Dertouzos joined the MIT faculty in 1964 and became director of the MIT Laboratory for Computer Science in 1974. The lab is now the North American home of the World Wide Web Consortium, an open forum of companies and organizations that helps promote the Web's evolution.
He spent much of the past quarter century studying and forecasting future technological shifts. In 1976, he predicted the emergence of a computer in three out of every four U.S. homes by the mid-1990s.
During the Carter Administration, Dertouzos was chairman of a White House advisory group that redesigned the White House information systems.
Dertouzos wrote eight books. His latest, "The Unfinished Revolution: Human-Centered Computers and What They Can Do for Us," was published this year.
"Few individuals have so personally and profoundly shaped their institutions and professional fields," MIT President Charles M. Vest said.
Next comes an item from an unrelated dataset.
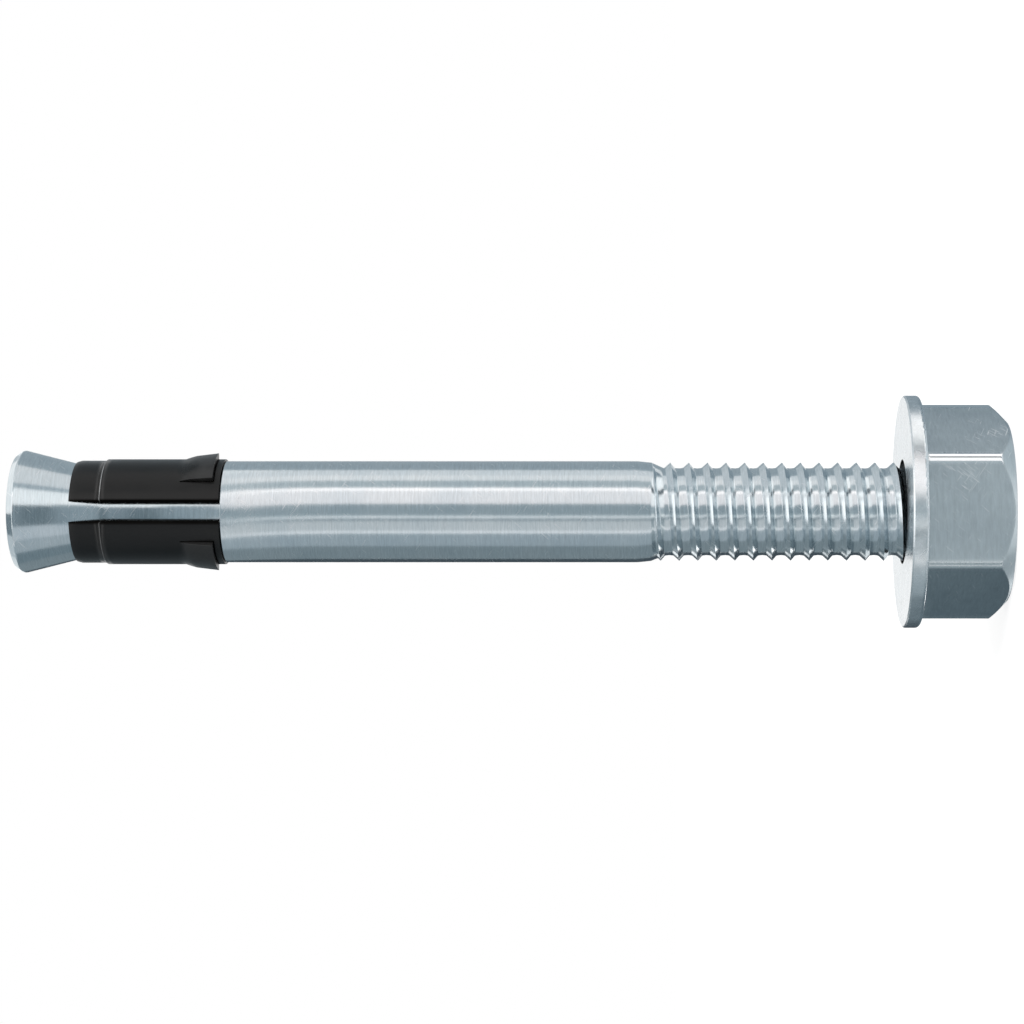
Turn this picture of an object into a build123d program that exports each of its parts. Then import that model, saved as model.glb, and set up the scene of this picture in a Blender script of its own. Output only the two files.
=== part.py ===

Dertouzos was born and raised in Athens, Greece. He won a Fullbright scholarship to the University of Arkansas, where he earned bachelor's and master's degrees. He received his Ph.D. in electrical engineering from MIT in 1964.
Dertouzos, a Weston resident at the time of his death, held patents on a graphical display system, an incremental photoelectric encoder, a graphic tablet, and on a parallel thermal printer.
Dertouzos married Hadwig Gofferje in 1961. They divorced in 1993. In 1998 he married Catherine Liddell, who survives him along with his two children, Alexandra Dertouzos Rowe and Leonidas M. Dertouzos, and a granddaughter.
A funeral service will be held in Athens on Sept. 4, followed by a memorial service at MIT.